The Conservative Meltdown Nobody Wants to Admit
Floor crossings, collapsing momentum, and a leader trapped between MAGA politics and Canadian reality.
Canadian politics moves slowly… until it doesn’t.
One year ago, the Conservatives looked unstoppable.
Poll leads were massive. Liberals were rattled. Commentators were already measuring the drapes in the Prime Minister’s Office.
Today?
Conservative MPs are crossing the floor to join the Liberals.
That’s not a messaging problem.
That’s a structural problem.
The Numbers That Suddenly Matter
Right now, the Liberals sit at 169 seats.
Several by-elections are coming…
A Toronto riding previously held by Chrystia Freeland
A Scarborough seat formerly held by Bill Blair
A Quebec riding decided by a single vote that courts overturned
Two of those lean Liberal. The Quebec one is competitive.
If the Liberals pick up even two, they land in majority territory.
No election required.
Just math.
And markets are already reacting. Prediction markets that once expected another federal election soon have sharply lowered those odds… while probabilities of a Liberal majority have jumped.
Investors aren’t emotional. They’re probabilistic.
And probabilities have shifted.
The Leadership Trap
Pierre Poilievre now has a problem with no clean solution.
If he moves toward cooperation with Mark Carney, he risks angering the pro-Trump wing of his party… the faction that drives his grassroots support.
If he doubles down on American-style rhetoric, he alienates moderate conservatives… the kind who win elections in Ontario, Quebec, and Atlantic Canada.
Either direction loses someone.
That’s the definition of a leadership corner.
The Floor Crossing Signal
When politicians switch parties, it’s rarely impulsive.
They move because they believe their future is safer somewhere else.
One Conservative MP recently joined the Liberals… and that follows earlier internal fractures inside the party.

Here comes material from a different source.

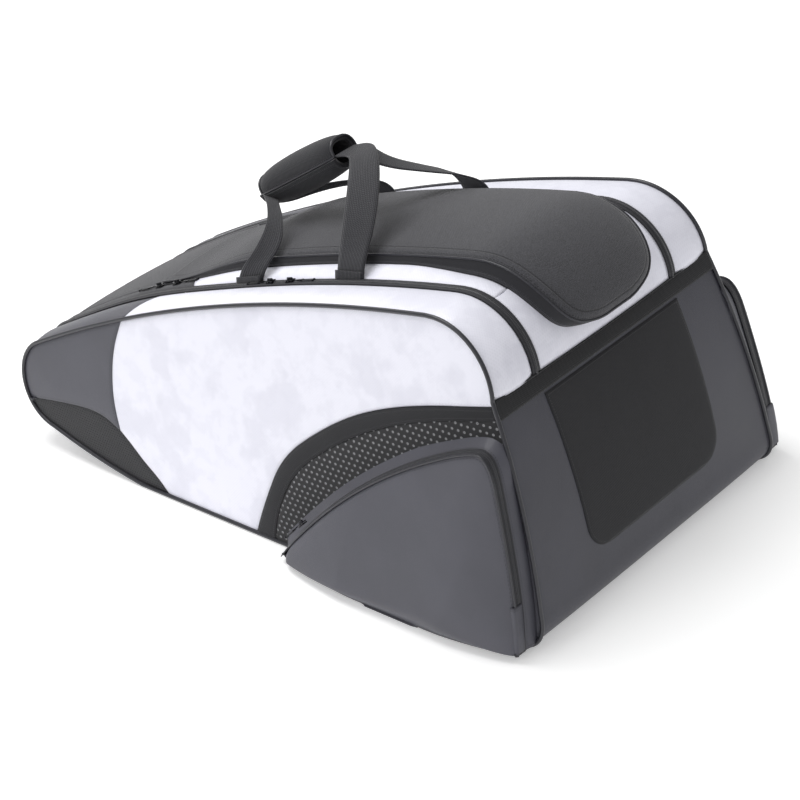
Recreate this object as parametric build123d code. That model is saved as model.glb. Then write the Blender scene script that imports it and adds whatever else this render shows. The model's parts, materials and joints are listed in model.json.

Moderates are uncomfortable.
Hardliners are loud.
Leadership is trying to satisfy both.
That combination almost never holds.
From 27-Point Lead to Election Loss
The political collapse didn’t start yesterday.
The Conservatives once held a roughly 27-point polling advantage.

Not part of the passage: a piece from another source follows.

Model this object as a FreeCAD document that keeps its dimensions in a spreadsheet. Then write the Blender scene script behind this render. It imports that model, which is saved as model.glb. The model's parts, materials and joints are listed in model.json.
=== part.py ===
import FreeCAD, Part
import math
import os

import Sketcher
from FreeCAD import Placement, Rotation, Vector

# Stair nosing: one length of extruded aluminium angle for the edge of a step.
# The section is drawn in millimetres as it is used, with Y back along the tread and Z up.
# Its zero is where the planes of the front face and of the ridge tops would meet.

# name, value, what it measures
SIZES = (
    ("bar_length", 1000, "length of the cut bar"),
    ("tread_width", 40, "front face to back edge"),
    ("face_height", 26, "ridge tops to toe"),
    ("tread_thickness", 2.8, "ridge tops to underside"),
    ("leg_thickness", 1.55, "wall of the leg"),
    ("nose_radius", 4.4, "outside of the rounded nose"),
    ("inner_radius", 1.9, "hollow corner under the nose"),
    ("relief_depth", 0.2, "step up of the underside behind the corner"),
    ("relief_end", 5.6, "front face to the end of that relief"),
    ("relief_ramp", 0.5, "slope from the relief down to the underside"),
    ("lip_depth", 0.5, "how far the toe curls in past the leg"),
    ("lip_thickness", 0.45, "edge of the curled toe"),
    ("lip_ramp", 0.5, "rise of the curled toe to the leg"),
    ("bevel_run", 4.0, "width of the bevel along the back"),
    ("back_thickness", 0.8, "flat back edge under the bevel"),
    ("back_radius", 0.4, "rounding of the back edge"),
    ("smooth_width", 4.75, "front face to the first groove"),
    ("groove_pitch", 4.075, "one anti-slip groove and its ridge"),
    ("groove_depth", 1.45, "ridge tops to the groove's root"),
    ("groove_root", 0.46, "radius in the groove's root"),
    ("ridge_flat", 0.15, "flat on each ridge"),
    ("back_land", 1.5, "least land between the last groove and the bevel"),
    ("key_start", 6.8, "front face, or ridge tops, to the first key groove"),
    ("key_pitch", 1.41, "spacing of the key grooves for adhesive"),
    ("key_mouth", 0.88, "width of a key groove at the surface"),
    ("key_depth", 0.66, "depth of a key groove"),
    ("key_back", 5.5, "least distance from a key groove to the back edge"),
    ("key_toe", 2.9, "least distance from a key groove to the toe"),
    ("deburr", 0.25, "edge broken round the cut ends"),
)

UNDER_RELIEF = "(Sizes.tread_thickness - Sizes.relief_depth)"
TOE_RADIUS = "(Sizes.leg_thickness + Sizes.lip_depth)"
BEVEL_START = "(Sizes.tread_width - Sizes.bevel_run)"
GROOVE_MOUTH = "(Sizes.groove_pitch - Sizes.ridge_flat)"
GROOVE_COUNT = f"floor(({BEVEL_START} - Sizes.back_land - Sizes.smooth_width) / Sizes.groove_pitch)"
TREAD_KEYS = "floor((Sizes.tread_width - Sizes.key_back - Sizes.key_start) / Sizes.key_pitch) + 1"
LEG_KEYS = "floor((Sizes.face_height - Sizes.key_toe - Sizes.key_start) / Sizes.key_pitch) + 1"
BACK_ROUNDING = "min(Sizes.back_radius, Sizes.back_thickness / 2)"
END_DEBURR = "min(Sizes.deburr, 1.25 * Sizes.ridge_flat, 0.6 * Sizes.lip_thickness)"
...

Then Justin Trudeau stepped aside.
Mark Carney entered the picture.
And suddenly the old playbook… attack Trudeau… stopped working.
The campaign shifted to attacking Carney instead.
But Carney wasn’t Trudeau.
The contrast mattered.
Momentum evaporated fast.
The Conservatives lost the election.
Poilievre even lost his own seat.
That’s a brutal political reversal by any historical standard.
The “Most Votes Ever” Argument
One talking point keeps resurfacing… Conservatives received a record number of votes.
That sounds impressive until you remember Canada’s population has grown dramatically over the past decades.
More people… more voters… more total votes.
Elections are decided by who gets more than the other side, not more than history.
Finishing second is still finishing second.
Internal Party Reality
The Conservative coalition now contains two very different groups…
Nationalist, populist, pro-Trump conservatives
Traditional, pragmatic, progressive conservatives
These groups want different things.
Trying to lead both simultaneously is political gymnastics.
Some MPs may decide it’s easier to leave than fight.
Which brings us back to the floor crossings.
Why This Matters
Politics isn’t about speeches.
It’s about alignment.
Right now, the Liberals appear unified behind leadership and direction.
The Conservatives look divided between identity and electability.
And voters notice.
So do politicians.
So do markets.
The next few months will reveal whether this is a temporary wobble… or the start of a deeper realignment in Canadian federal politics.
But one thing is already clear…
Momentum has changed sides.
The Recap…
A year ago the Conservatives were cruising toward power.
Now MPs are crossing the floor… and the Liberals could reach a majority without an election.
Politics turns fast when leadership gets trapped between ideology and reality.
This is one of those moments.
The Gut Punch…
“You can’t win the centre of Canada while campaigning for the edge of it.”
Source Credit:
Source: Canadian political reporting and publicly available parliamentary developments.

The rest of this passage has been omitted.